|Title||Review of methods to assess sustainability of industrial water use|
|Author(s)||Willet, Joeri; Wetser, Koen; Vreeburg, Jan; Rijnaarts, Huub H.M.|
|Source||Water Resources and Industry 21 (2019). - ISSN 2212-3717|
Water and Food
|Publication type||Refereed Article in a scientific journal|
|Keyword(s)||Environmental assessment methods - Environmental sustainability - Industrial water use - System sustainability|
The projected increase of industrial water demands raises the need to assess the environmental sustainability of industrial water use. Assessment methods need to use Sustainable Systems Indicators (SSIs) which relate resource use to the carrying capacity of the local environment. SSIs for water use evaluate whether water use exceeds the natural water renewal (quantity) and whether emissions remain within the assimilation capacity of ecosystems (quality). We systematically reviewed the scientific literature to show which methods are used to assess industrial water use, and of these, which methods incorporate SSIs. In total, 82 assessment methods were identified in 340 papers. The methods were assigned to five categories: Key Performance Indicators, Composite Indices, Environmental Accounting, Material and Energy Flow Analysis, and Life Cycle Analysis.
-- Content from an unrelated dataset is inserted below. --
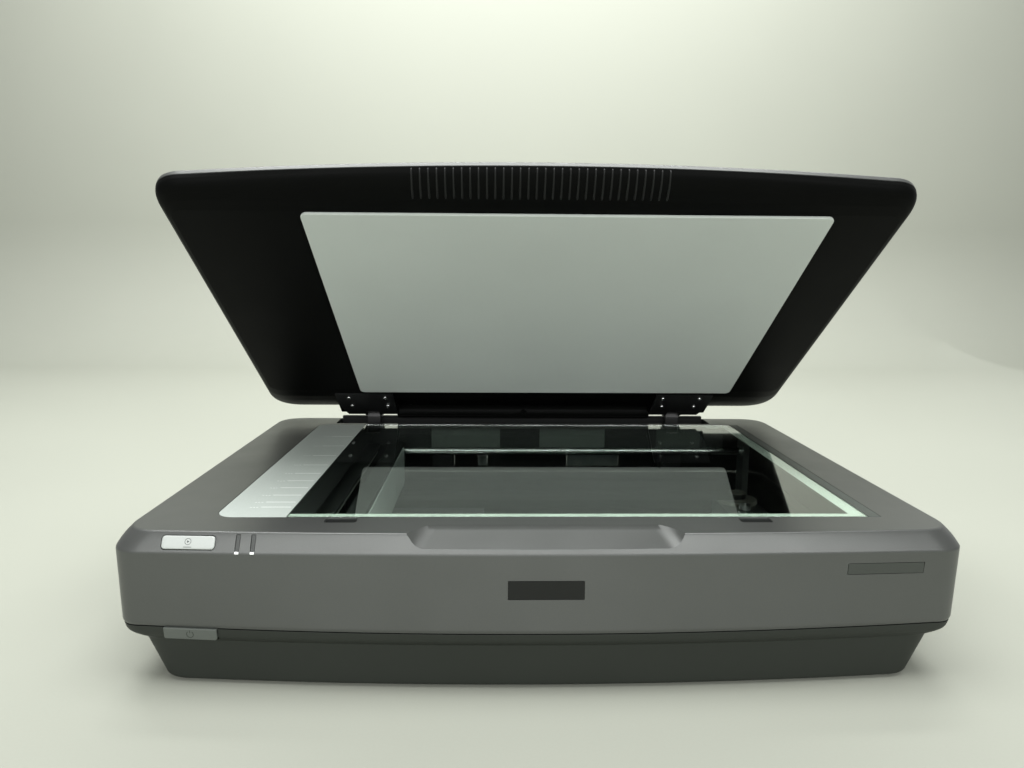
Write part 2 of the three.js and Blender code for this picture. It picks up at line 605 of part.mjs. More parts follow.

In 26% of the reviewed papers, the assessment methods used SSIs. The number of papers incorporating SSIs is growing at a slower rate than the overall number of papers in the area of sustainability assessments of industrial water use. Considering the expected growth in industrial water use this poses a risk to sustainable water use. The best performing category in terms of incorporating SSIs is Material and Energy Flow Analysis (42% of papers). Papers assessing several industrial sectors in the same study incorporate SSIs more frequently (68%) than research focused on a single industry or process (20%). We discuss examples from the reviewed papers which successfully incorporate SSIs, in order to: (1) identify the elements needed to create SSIs for industrial water use, (2) aid researchers and practitioners in selecting methods which incorporate SSIs, and (3) provide a starting point for future methodological development incorporating SSIs.